Palmater has advocated for a human rights framework for the Inquiry, based on which of the women’s human rights was violated and why it was violated, in order to find remedies. She added: “we need accountability mechanisms,” a “corresponding penalty” for breaking the human rights of Indigenous women. Palmater stated that the Commission needs to hear from international experts and special rapporteurs on specific issues because “they are the ones who can help shed light” on the situation. There are already multiple documents that provide rights and, according to Palmater, “we have to abide by the ones that we have.” Because the government does not comply with decisions, it is difficult to move forward.
For example, the United Nations Declaration on the Rights of Indigenous Peoples is celebrating its 10th anniversary but Palmater wondered: “what does it mean if all the social indicators for Indigenous women have gotten worse”? It has not been made law in Canada despite Prime Minister Trudeau’s campaign promise to do so.
For Palmater, the real government is the “people in [the] room” because the government cares when the public speaks up. She added that “reconciliation doesn’t feel good,” it’s uncomfortable and means “taking hard steps forward.”

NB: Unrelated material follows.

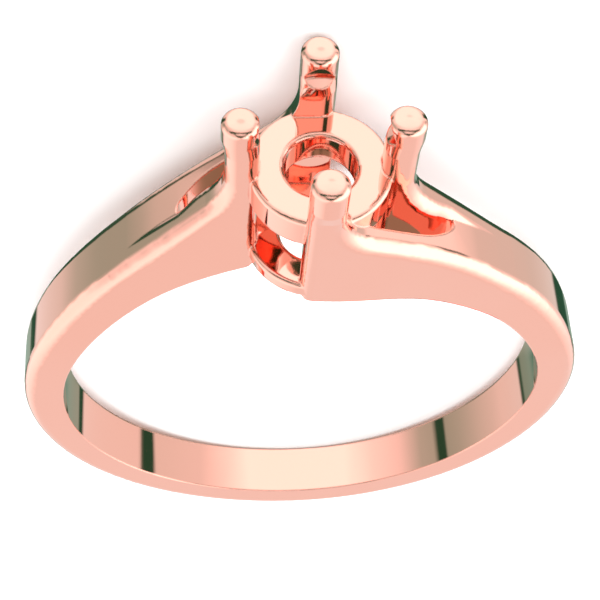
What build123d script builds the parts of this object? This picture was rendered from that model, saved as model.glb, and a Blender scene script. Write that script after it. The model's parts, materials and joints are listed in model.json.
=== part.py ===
from build123d import *
import os
from collections import namedtuple
from math import atan2, cos, degrees, radians, sin, sqrt, tan

# Driving sizes in mm. X is across the finger hole, Y along the finger, Z up to the head.
finger_radius = 8.25
shank_thickness = 1.33
shank_width = 1.82
shoulder_width = 2.4
edge_round = 0.42

# The shoulders leave the shank's round on an arc this much larger, and the arms' straight outer
# faces pass the finger this much farther out than the shank's.
shoulder_ease = 2.42
shoulder_swell = 0.26

# The side arms run straight up to the left and right claws. The cross arms, to the front and back
# claws, bend after a short lead and are straight again for a little. Both end in a hollow round.
side_arm_slope = 46.0
cross_arm_slope = 30.0
cross_arm_lead = 0.9
cross_arm_straight = 0.93
root_round = 1.9

# The slot between two arms and the widening of the side arm, from the outer face of its claw.
slot_reach = 1.4
blend_reach = 1.225
blend_middle = 0.765
blend_offset = 0.44
split_offset = 0.3

claw_circle = 2.3
claw_width = 1.09
claw_waist = 0.11
foot_thickness = 0.345
foot_round = 0.3

# Heights over the claws' necks, where they start to turn from square to round. The front and back
# claws stand a little taller than the left and right ones.
neck_margin = 0.12
claw_round_rise = 0.45
cross_claw_rise = 1.49
side_claw_rise = 1.23
claw_rim_round = 0.22
claw_crown_radius = 1.5

# The stone's groove round the inner faces of the claws: a sloping ledge, a low wall and a roof.
notch_rise = 0.3
notch_depth = 0.26
notch_wall = 0.1
ledge_slope = 40.0
roof_slope = 66.0

# The seat lies below the necks, and the gallery ring over the finger hole.
seat_drop = 0.92
seat_thickness = 1.02
seat_hole_radius = 1.06
gallery_rise = 0.72
gallery_thickness = 0.47
gallery_hole_radius = 1.06
ring_round = 0.14
claw_grip = 0.325

# Cutting and limiting shapes reach this far past the metal, and parts overlap this much.
clearance = 1.5
join_overlap = 0.1
# A face looks along the finger when this share of its normal does.
facing_share = 0.9

outer_radius = finger_radius + shank_thickness
half_claw = claw_width / 2
claw_inside = claw_circle - half_claw
claw_outside = claw_circle + half_claw - claw_waist
leg_foot = claw_inside + foot_thickness
slot_end = claw_outside + slot_reach
blend_outer = claw_outside + blend_reach
reach_in = finger_radius - clearance
side_reach = outer_radius + clearance
cross_front = split_offset - edge_round - join_overlap


def polar(radius, angle):
    # A point in the side view, with the angle counted from the top towards the left.
    return Vector(-radius * sin(radians(angle)), radius * cos(radians(angle)))


def on_finger(x):
    return Vector(x, sqrt(finger_radius**2 - x**2))


def ahead(slope):
    # The direction of an arm that rises to the right.
    return Vector(cos(radians(slope)), sin(radians(slope)))


def root_length(slope):
    # From the corner of arm and claw to either end of their hollow round.
    return root_round * tan(radians(90 - slope) / 2)


def root(place, slope, wall):
    # Start and end of the hollow round between an arm's line through place and a claw's wall.
    corner = place + ahead(slope) * ((-wall - place.X) / cos(radians(slope)))
    return corner - ahead(slope) * root_length(slope), corner + Vector(0, root_length(slope))


# The shoulder's arc, and the cross arm from its end to the claw's wall.
arc_drop = shoulder_ease - shoulder_swell
arc_slide = sqrt(shoulder_ease**2 - arc_drop**2)
arc_centre = ahead(side_arm_slope) * arc_slide - polar(arc_drop, side_arm_slope)
arc_start = arc_centre * (-outer_radius / shoulder_ease)
arc_end = ahead(side_arm_slope) * arc_slide + polar(outer_radius + shoulder_swell, side_arm_slope)
bend_start = arc_end + ahead(side_arm_slope) * cross_arm_lead
bend_run = (root_length(cross_arm_slope) + cross_arm_straight) * cos(radians(cross_arm_slope))
bend_radius = (-half_claw - bend_run - bend_start.X) / (ahead(side_arm_slope).Y - ahead(cross_arm_slope).Y)
bend_end = bend_start + polar(bend_radius, cross_arm_slope) - polar(bend_radius, side_arm_slope)
cross_foot, cross_wall = root(bend_end, cross_arm_slope, half_claw)
side_foot, side_wall = root(arc_end, side_arm_slope, claw_outside)

neck_height = cross_wall.Y + neck_margin
claw_round_level = neck_height + claw_round_rise
claw_top = neck_height + cross_claw_rise
notch_level = neck_height + notch_rise
seat_top = neck_height - seat_drop
gallery_top = finger_radius + gallery_rise
reach_out = claw_top + 2 * clearance
leg_lean = (claw_outside - leg_foot) / (neck_height - finger_radius)

# The two faces of the left half, from the head round to the bottom. Over the head, front is a share
# of half the claw's width and back one of the leg's foot. Each lean is a share of the leg's lean.
Width = namedtuple("Width", "angle front back front_lean back_lean")
head_widths = [
    Width(-12, 1.10, 1.00, -0.14, 0.95),
    Width(0, 1.12, 1.00, -0.14, 0.95),
    Width(8, 1.17, 0.99, -0.14, 0.54),
    Width(14, 1.23, 0.925, -0.14, 0.35),
    Width(20, 1.34, 0.845, -0.08, 0.31),
]
# Along the arms and shoulders the shares are of half the shoulder's width.
arm_widths = [
    Width(27, 0.66, 1.35, 0.0, 0.23),
    Width(35, 0.72, 1.25, 0.0, 0.12),
    Width(44, 0.82, 1.14, 0.0, 0.0),
    Width(54, 0.92, 1.06, 0.0, 0.0),
    Width(64, 0.97, 1.01, 0.0, 0.0),
    Width(76, 0.95, 0.92, 0.0, 0.0),
    Width(90, 0.91, 0.81, 0.0, 0.0),
]
# Below the shoulders they are of half the shank's width.
shank_widths = [
    Width(110, 1.13, 0.97, 0.0, 0.0),
    Width(135, 1.06, 0.97, 0.0, 0.0),
    Width(160, 1.01, 0.99, 0.0, 0.0),
    Width(180, 1.00, 1.00, 0.0, 0.0),
    Width(200, 0.99, 1.01, 0.0, 0.0),
]

# The slot's outline on the cross arm's side, as shares of the slot's end and the claw's inner face.
SlotPoint = namedtuple("SlotPoint", "along across")
slot_points = [
    SlotPoint(1.00, 0.17),
    SlotPoint(0.98, 0.32),
    SlotPoint(0.91, 0.49),
    SlotPoint(0.82, 0.63),
    SlotPoint(0.68, 0.75),
    SlotPoint(0.50, 0.84),
    SlotPoint(0.32, 0.91),
    SlotPoint(0.18, 0.98),
    SlotPoint(0.06, 1.00),
]


def shoulder_outside():
    # The outer face from the bottom of the shank to the straight part of the arms.
    shank = RadiusArc((0, -outer_radius), arc_start, outer_radius)
    return [shank, TangentArc(arc_start, arc_end, tangent=shank % 1)]


def left_inside(x):
    # The finger hole's left side, from the foot of a claw down to the bottom.
    finger = ThreePointArc(on_finger(x), (-finger_radius, 0), (0, -finger_radius))
    return [finger, Line((0, -finger_radius), (0, -outer_radius))]


def post(wall_start, outside, inside):
    # A claw's outline from its root over the neck to its foot on the finger hole.
    return Polyline(wall_start, (outside, claw_top), (inside, claw_top), on_finger(inside))


def side_profile():
    arm = Line(arc_end, side_foot)
    hollow = TangentArc(side_foot, side_wall, tangent=arm % 1)
    claw = post(side_wall, -claw_outside, -claw_inside)
    return make_face(shoulder_outside() + [arm, hollow, claw] + left_inside(-claw_inside))


def cross_profile():
    lead = Line(arc_end, bend_start)
    bend = TangentArc(bend_start, bend_end, tangent=lead % 1)
    arm = Line(bend_end, cross_foot)
    hollow = TangentArc(cross_foot, cross_wall, tangent=arm % 1)
    claw = post(cross_wall, -half_claw, half_claw)
    return make_face(shoulder_outside() + [lead, bend, arm, hollow, claw] + left_inside(half_claw))


def slab(face, front, back):
    # The side view drawn in face, from front to back along the finger.
    return extrude(Plane.XZ.offset(-back) * face, amount=back - front)


def plan_block(outline, low, high):
    return extrude(Plane.XY.offset(low) * make_face(outline), amount=high - low)


def width_section(row, front_size, back_size):
    corners = []
    front = (-row.front * front_size, -row.front_lean * leg_lean)
    back = (row.back * back_size, row.back_lean * leg_lean)
    ends = ((reach_in, front), (reach_out, front), (reach_out, back), (reach_in, back))
    for radius, (foot, lean) in ends:
        place = polar(radius, row.angle)
        corners.append((place.X, foot + lean * (radius - finger_radius), place.Y))
    return make_face(Polyline(*corners, close=True))


def width_body():
    # Everything between the front and back faces of the left half.
    sections = [width_section(row, half_claw, leg_foot) for row in head_widths]
    sections += [width_section(row, shoulder_width / 2, shoulder_width / 2) for row in arm_widths]
    sections += [width_section(row, shank_width / 2, shank_width / 2) for row in shank_widths]
    return loft(sections)


def rounded(body, sides):
    # Rounds the edges of the faces that look to these sides along the finger, then cuts the claw
    # at its neck. The rim of the finger hole stays sharp, and so do the ends where the parts join.
    def looks_along(face):
        return any(face.normal_at().Y * side > facing_share for side in sides)

    def stays(edge):
        points = [edge @ share for share in (0, 0.5, 1)]
        on_rim = all(abs(sqrt(p.X**2 + p.Z**2) - finger_radius) < join_overlap for p in points)
        on_top = all(abs(p.Z - claw_top) < join_overlap for p in points)
        on_middle = all(abs(p.X) < join_overlap for p in points)
        shared = any(edge.is_same(other) and edge is not other for other in edges)
        return on_rim or on_top or on_middle or shared

    edges = [edge for face in body.faces() if looks_along(face) for edge in face.edges()]
    body = fillet([edge for edge in edges if not stays(edge)], edge_round)
    return split(body, Plane.XY.offset(neck_height), keep=Keep.BOTTOM)


def corner_waste(x, y, size):
    # What a round takes off a corner that points right and down.
    square = Pos(x - size / 2, y + size / 2) * Rectangle(size, size)
    return square - Pos(x - size, y + size) * Circle(size)


def side_half():
    # The left side arm with its claw's post and the front part of the shank.
    body = slab(side_profile(), -shoulder_width, half_claw)
    behind = [
        Spline(
            (-claw_outside, half_claw),
            (-claw_outside - blend_middle, blend_offset),
            (-blend_outer, split_offset),
            tangents=[(-1, 0), (-1, 0)],
        ),
        Polyline((-blend_outer, split_offset), (-side_reach, split_offset), (-side_reach, shoulder_width)),
        Polyline((-side_reach, shoulder_width), (clearance, shoulder_width), (clearance, half_claw)),
        Line((clearance, half_claw), (-claw_outside, half_claw)),
    ]
    body = (body - plan_block(behind, -reach_out, reach_out)) & width_body()
    return rounded(body, (-1, 1))


def cross_half():
    # The left cross arm with the back claw's post and the back part of the shank.
    body = slab(cross_profile(), cross_front, claw_circle + clearance)
    points = [(-row.along * slot_end, row.across * claw_inside) for row in slot_points]
    slot = [
        Line((-slot_end, cross_front), points[0]),
        Spline(points, tangents=[(0, 1), (1, 0)]),
        Polyline(points[-1], (claw_circle, claw_inside), (claw_circle, cross_front)),
        Line((claw_circle, cross_front), (-slot_end, cross_front)),
    ]
    body = rounded(body & width_body(), (1,)) - plan_block(slot, 0, reach_out)
    above_seat = Pos(0, 0, seat_top - seat_thickness / 2) * corner_waste(half_claw, claw_inside, edge_round)
    foot = Plane.XZ * corner_waste(half_claw, on_finger(half_claw).Y, foot_round)
    return body - extrude(above_seat, amount=reach_out) - extrude(foot, amount=-reach_out)


def with_tip(body, x, y, rise):
    # Above the neck a claw turns from its squared section to a round tip with a low crown.
    top = neck_height + rise
    neck = [face for face in body.faces() if abs(face.center().Z - neck_height) < join_overlap / 2][0]
    circle = Pos(x, y, claw_round_level) * Circle(half_claw)
    tip = loft([neck, circle]) + extrude(circle, amount=top - claw_round_level)
    tip &= Pos(x, y, top - claw_crown_radius) * Sphere(claw_crown_radius)
    rim = [edge for edge in tip.edges() if (edge @ 0.5).Z > top - claw_rim_round]
    return body + fillet(rim, claw_rim_round)


def head_ring(hole_radius, top, thickness):
    # A flat ring between the claws, rounded along its upper edges.
    face = Circle(claw_inside + claw_grip) - Circle(hole_radius)
    ring = extrude(Pos(0, 0, top) * face, amount=-thickness)
    return fillet(ring.faces().sort_by(Axis.Z)[-1].edges(), ring_round)


def stone_groove():
    # What the stone's rim needs of the claws, turned round the head's axis.
    deep = claw_inside + notch_depth
    ledge = notch_level + notch_depth * tan(radians(ledge_slope))
    foot = ledge - deep * tan(radians(ledge_slope))
    roof = ledge + notch_wall
    peak = roof + deep * tan(radians(roof_slope))
    side = make_face(Polyline((0, foot), (deep, ledge), (deep, roof), (0, peak), close=True))
    return revolve(Plane.XZ * side, Axis.Z)


def ring_mount():
    # The right half is the left half turned half round.
    side = with_tip(side_half(), -claw_circle, 0, side_claw_rise)
    half = side + with_tip(cross_half(), 0, claw_circle, cross_claw_rise)
    ring = half + half.rotate(Axis.Z, 180)
    ring += head_ring(seat_hole_radius, seat_top, seat_thickness)
    ring += head_ring(gallery_hole_radius, gallery_top, gallery_thickness)
    return ring - stone_groove()


def laid_down(ring):
    # Lies on its side on the back claw and the shank's rim, with its head towards -Y.
    rise = claw_circle + half_claw - shank_width / 2
    run = claw_round_level + outer_radius - edge_round
    ring = ring.rotate(Axis.X, degrees(atan2(rise, run)) - 90).rotate(Axis.Z, 180)
    box = ring.bounding_box()
    return Pos(-box.center().X, -box.center().Y, -box.min.Z) * ring


os.makedirs("parts", exist_ok=True)
export_step(laid_down(ring_mount()), "parts/ring_mount.step")
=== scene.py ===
import json
import math
import bpy
from mathutils import Matrix, Vector

# A rose gold solitaire mount lying on white card, in a bright jewellery studio.

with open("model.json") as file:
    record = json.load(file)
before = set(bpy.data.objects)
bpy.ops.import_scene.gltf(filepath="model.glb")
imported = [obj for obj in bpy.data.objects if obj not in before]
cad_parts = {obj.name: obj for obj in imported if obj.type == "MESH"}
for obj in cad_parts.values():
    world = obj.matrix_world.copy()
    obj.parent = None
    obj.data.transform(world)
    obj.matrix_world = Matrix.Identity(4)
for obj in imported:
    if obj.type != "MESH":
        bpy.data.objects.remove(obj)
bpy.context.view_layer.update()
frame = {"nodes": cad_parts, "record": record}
scene = bpy.context.scene
ringNode = frame["nodes"]["ring_mount"]
mountAxis = {mount["name"]: Vector(mount["axis"]).normalized() for mount in frame["record"]["mounts"]}
fingerAxis = mountAxis["finger_hole"]  # from the back rim to the front rim, up off the card
headAxis = mountAxis["stone_seat"]  # from the finger hole to the claws
acrossAxis = headAxis.cross(fingerAxis)  # to the right, seen from the front
print("frame loaded")

mixBelow, mixAbove, mixBlend = 6, 7, 2  # where a mix node keeps its two colours and their blend
rampMiddle = 0.5  # where a wall's ramp, which runs from 0 to 1, is straight over the head


def addNode(tree, kind, inputs=None, **settings):
    # One shader node with its settings, its plain values and its links
    node = tree.nodes.new(kind)
    for name, value in settings.items():
        setattr(node, name, value)
    for key, value in (inputs or {}).items():
        if isinstance(value, bpy.types.NodeSocket):
            tree.links.new(value, node.inputs[key])
        else:
            node.inputs[key].default_value = value
    return node


def calc(tree, operation, *values):
    return addNode(tree, "ShaderNodeMath", dict(enumerate(values)), operation=operation).outputs[0]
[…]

For Palmater, “indigenous women and children” are the hope for the future, they are leading the fights with allies. She asked the attendees to “be brave enough to admit that what’s happening isn’t working” because “we need to reset the path” and choose human rights, all of which have come through battles. The Feminist Alliance for International Action Website has letter models as well as an S-3 campaign to deal with the discrimination in Canadian law, especially with Indigenous women who “married out” of their status.
The Lecture is named for Bernie Vigod, a “tireless worker for justice” who fought against racism and antisemitism. At the event, two Vigod scholarships in his honour were given to UNB students in History, Cora Jackson and Evan Germaine.